January 21 – dbeard @dominionpost.com MORGANTOWN – Senator Shelley Moore Capito came to town Wednesday afternoon and toured the Leidos software center.
Leidos – pronounced ly-dose – is a software developer who has contracts with federal agencies such as the FBI, the Department of Energy and the Department of War. More than 300 people work there.
The 30,000-square-foot Morgantown Software Center has been in north-central West Virginia for 30 years and sits atop a hill above Morgantown Mall and University Town Center. Leidos also operates in Clarksburg and Bridgeport, and at the National Energy Technology Laboratory.
A common theme of the day was that a West Virginia company, with West Virginia employees, is having a global impact.
“It’s really fun to think that all this global technology comes from here,” Capito said. “There’s a lot of talent out here from West Virginia.”
She noted that Leido has cooperative agreements with Fairmont State and WVU, and has a cybersecurity classroom at WVU. Leidos brings in interns, trains them and hires them.
Ben Young, site program manager at Leidos, explained how the center has been designed, with a collaborative floor plan that allows cross-team working and places senior staff alongside interns, “and grows a culture around that.”
Many of the workers are West Virginians who want to stay home, she said. ‘They want to be part of the new economy, the next economy, a job where you know the future is there, and they find that exciting.
Wherever you go in the world, there is a footprint of something a West Virginian did. That is a tribute to Leidos and the educational institutions they work with.”
Several Leidos leaders described some of the company’s contracts and what they mean for the federal government.
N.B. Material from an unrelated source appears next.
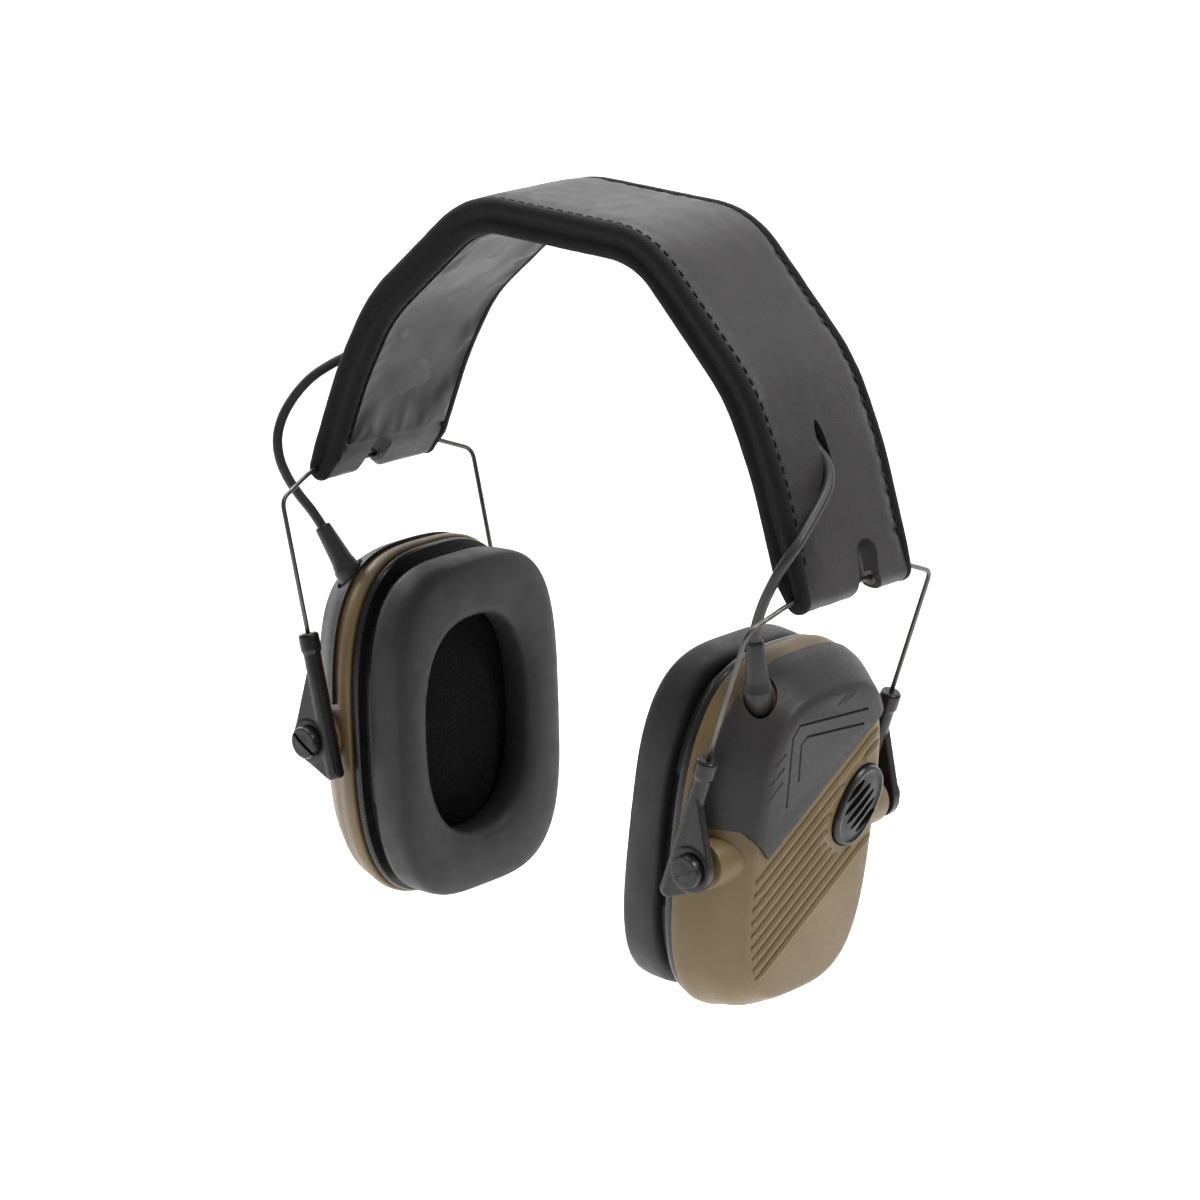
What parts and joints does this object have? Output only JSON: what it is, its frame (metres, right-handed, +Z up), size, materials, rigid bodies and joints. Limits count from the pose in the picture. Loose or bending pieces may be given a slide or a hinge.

For example, NGI is a biometric identification program used by the FBI in conjunction with federal, state, and tribal authorities. Leidos’ work has reduced the time it takes to get a match from weeks – under the old paper mail system of decades ago – to hours and now to seconds.
Not only can it identify criminals, but it can also help prevent crime through things like background checks on potential adoptive parents, Capito found.
ProSight is a software platform that integrates security research equipment, threat detection algorithms, and third-party data to secure airports and other organizations with critical security needs.
David Jones is program manager for DOW ABIS – an automated biometric identification system for the War Department. It serves the intelligence community, Border Patrol and various agencies. It provides identity information and allows agencies to take action against potential threats, reaching across the globe.
Jones said he grew up in Ravenswood, went to college out of state, but returned to work at Leidos.
“It’s fantastic to be able to have a meaningful and rewarding career in IT, in software engineering, in cybersecurity, here where it belongs,” he said. And the work spans the globe. “It’s all happening here: the developers, the testers, the analysts of this system that generates everything that’s done here in West Virginia, and that’s amazing when you think about it.”